So there I was, standing at the very center of the Obama celebratory hurricane at a club called Sugar Hill in Atlanta's Underground. A couple of friends and I were crowded around a table, drinking cold light beer, talking about the electoral math, and watching Wolf Blitzer on a 300ft projection screen, along with about 150 other people. As the moment approached, you could feel the electricity in the air. When CNN would break for commercial, Earth Wind and Fire would crank through the speakers around us. Everyone was talking at once, sharing their personal stories about the significance of this election with complete strangers. It was awe-inspiring and beautiful. And as I tried to live-blog the event on my Palm Centro's TEENY TINY KEYBOARD, all I could think was, "I'm going to choke the life out of that Sprint rep for not getting me my demo Blackberry!!!" Needless to say, my blog entry was limited to a few emotional phrases, tersely typed using my frickin' pinkies.
Twenty-four hours after one of the most important events of a lifetime, I contemplated several personal resolutions.
I WILL volunteer my time to community-based initiatives that are important to me.
I WILL discuss politics more openly with those around me. Political discourse is what keeps democracy healthy.
I WILL use my abundance of technology to capture and immortalize more of the moments that are happening around me every day. Cameras, camcorders, laptops, and yes, my mobile phone.
The Centro failed me when I needed it most. It's camera is crappy quality and doesn't have a flash. And the keyboard.... Don't get me started again.

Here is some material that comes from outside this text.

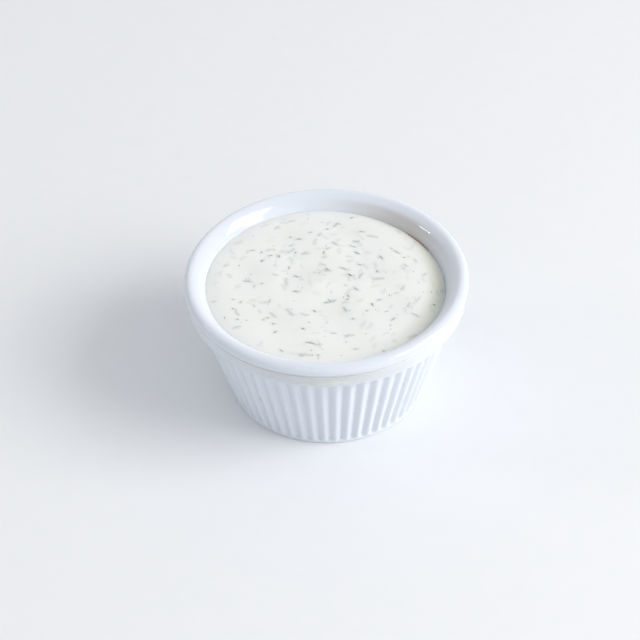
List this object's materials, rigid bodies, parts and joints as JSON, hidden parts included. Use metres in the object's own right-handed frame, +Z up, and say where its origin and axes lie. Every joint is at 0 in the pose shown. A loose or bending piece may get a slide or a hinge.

Look at those tiny, squashed-together keys! I thought I could overlook the keyboard when I first got it, but no more. I was mistyping every other word between live-blogging the Obama event and responding to my wife's instant messages. Now, I am *sure* that I need something different. Although I have recently blogged about the iPhone and Google's G1, these are still "leisure" phones, in my opinion. They are an attempt by non-traditional mobile phone companies to seize a certain "early-adopter" segment of the market. Their applications aren't always well-supported, and their respective manufacturers don't seem to mind releasing phones that are seriously buggy. What I need is a proven and reliable platform built to support a business customer, but enhanced with some of the niceties that create a satisfying leisure experience. I *think* I need a Blackberry.
Unlike Apple and Google, Research in Motion (RIM) just makes smart phones. It's literally ALL they do. And to their credit, they've been doing it well for the better part of a decade. Today, the Blackberry Curve and it's slimmer cousin, the Pearl are the workhorses of the smartphone industry. They are standard equipment at almost any company where employees require regular "on-the-run" access to email. RIM's strategy over the years has been pretty straightforward. Produce reliable smartphones, and dominate the business market. However, in reaction to Apple's recent encroachment on RIM's corporate busines, RIM has decided to play a strong offense and go after Apple's core iPhone market. And they think that their more stable and reliable platform, with all of the eyecandy on top, will be a recipe for success. I'm sure you're thinking, "Yeah right. A Blackberry that compares to the iPhone? Not likely." That's what I said, until I saw this:
Ladies and Gentlemen, I give you the Blackberry Storm, available soon from Verizon. All the strengths of the iPhone, and none of the weaknesses. Plus, it's still a Blackberry, so all of your corporate applications are still at your fingertips. And if that's too rich for your blood, or you need instant gratification, take a gander at the Curve's successor, the freshly released Blackberry Bold.
Even as the other handset manufacturers like Motorola, Nokia and Samsung are clamoring to produce Google-powered phones, RIM is continuing to directly challenge Apple while allying itself with no one. The real fighting should begin in earnest this spring. The mid-range Google phones, as well as the mighty G2, will begin to hit the market around May. But I'm sure *you're* not losing sleep over this. The smartphone wars don't scare you! Now that you've read my blog, surely you've figured out which phone is for you!
Or not. :-)
If I've left you all with anything, I hope it's the understanding that a certain design and marketing philosophy goes into each company's final product. This philosophy DRIVES the end-user experience to a far greater degree than a simple set of features like a touchscreen or a QWERTY keyboard. In six months, most smartphones will have the same features anyway, so these features are increasing irrelevant to your purchasing decision. The question you have to ask yourself is, based on the company's philosophy, what kind of an end-user experience will you get. If you're an early adopter who likes eye-candy, and a very consistent (albeit locked-down) experience, go for the iPhone. Early adopters who prefer to live closer to the edge and experiment with their phone should check out the G1 and soon to be released Google brethren. Or maybe you're like me. Not an early adopter at all. You want something that works reliably, is well supported, and has a proven track-record (as well as the eye-candy). Then you're firmly in Blackberry territory. Don't let a confusing market keep you on the tech sidelines. Sooner or later, you'll need a smartphone. So make sure you get one that fits YOUR needs, not necessarily one that your friends are currently raving about.
I hope this series was informative and interesting to everyone who read it!